Mainly because Diddy is a man who grabs big chunks of life to create his own experiences, who yearns to share that experience with a world that, frankly, hasn't seen a great many Diddys in it's midst. "The best thing I could have done," he says, "was to step away for a while. While I was away from making music, I was able to fall in love with a lot of other genres of music but still love hip-hop. What I'm bringing this time is a level of experience. The resume speaks for itself, but sometimes I think people actually forget that I've worked with everyone, from Sting to Aretha Franklin to Mariah Carey to Barry White to Ice Cube to Biggie to Snoop to Jay -Z. I got something outta that, it's not just poppin' shit. Imagine getting to work with all those incredible people, imagine touring all over the world. You gotta take something away from those experiences. I hang out in Harlem, I chill below 14th Street. I go to hip-hop clubs, techno clubs. All that is gonna go into you and if you're not producing music at that time it's living inside you, so when I decided to get back behind the board and produce a new record, it all felt fresh, it felt new, it felt exciting."
Ultimately, says Diddy, Press Play is inspired by the movements of bodies in dark after-hours spots all over the world, those sexual, sensual places where the music is the beat but the vulnerability of meeting someone new and dancing with them for the first time offers up all kinds of possibilities. He knows how that sounds, that some folks might think he's going soft in his later days. But a brotha like Diddy's not concerned. "Hip-hop," he admits, "is so macho that it's rare someone says they're gonna embrace the sensual side of the music or the romantic side or the provocative side; being completely vulnerable. But I'm embracing that and how it can be aggressive but it's almost romantic. That's life. And that's love. And Press Play reflects all that." He adds, "It's the perfect fusion of sophistication and gutter and that's who I am. We can do a waltz or I can smack the shit out of you. That's just real talk. I can make love to you or we can go into some S&M."

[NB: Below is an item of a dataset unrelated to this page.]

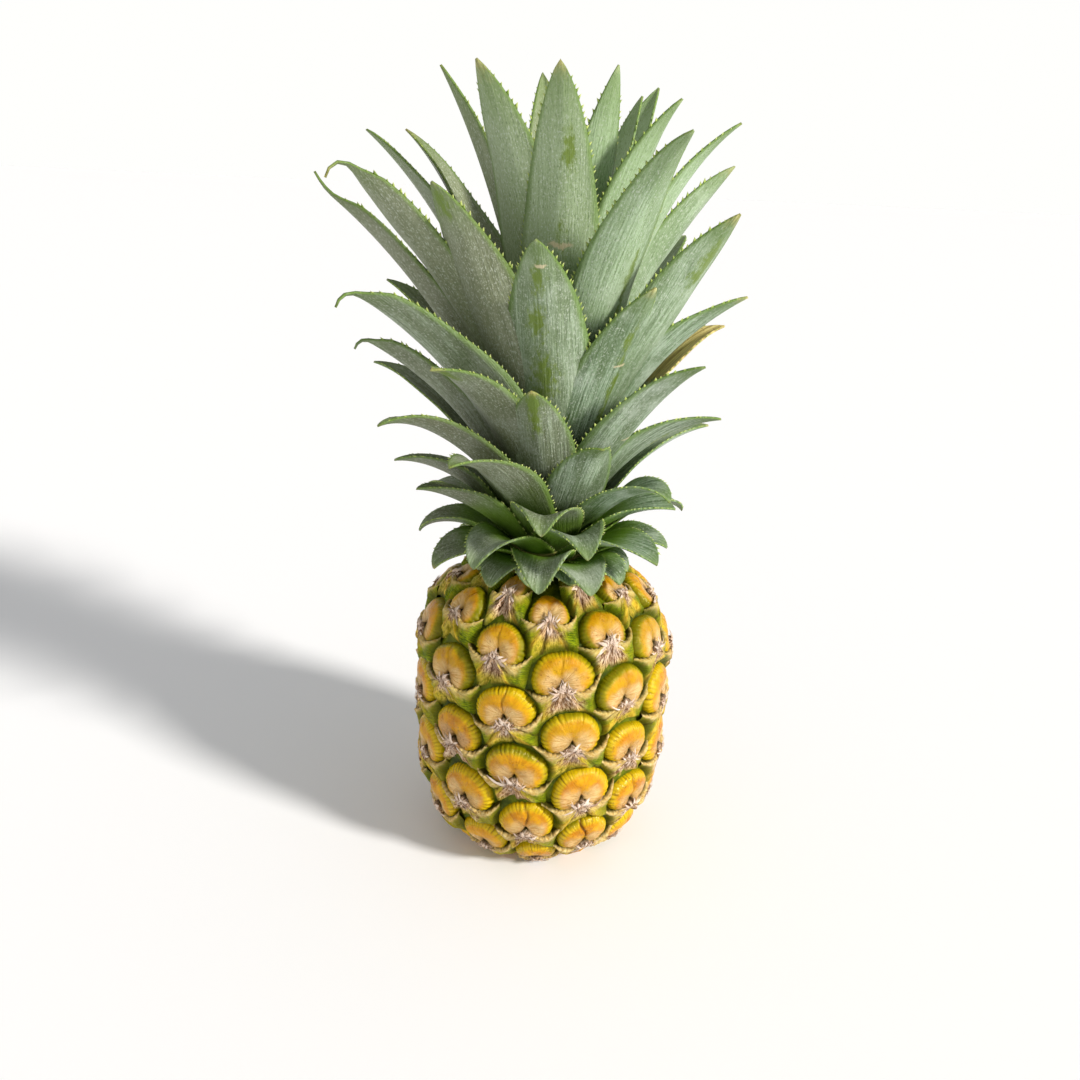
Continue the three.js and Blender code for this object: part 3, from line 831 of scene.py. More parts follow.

As long as it all makes you want to move. "You know how you feel when one of my records come on," Diddy declares. "You feel like you don't even need to know the latest dance, the record will just make you move to it. And you don't wanna dance by yourself either, you wanna move with a young lady or a guy, feel that vibe. You know what I'm sayin?"
We sure do. We most certainly do. Just Press Play.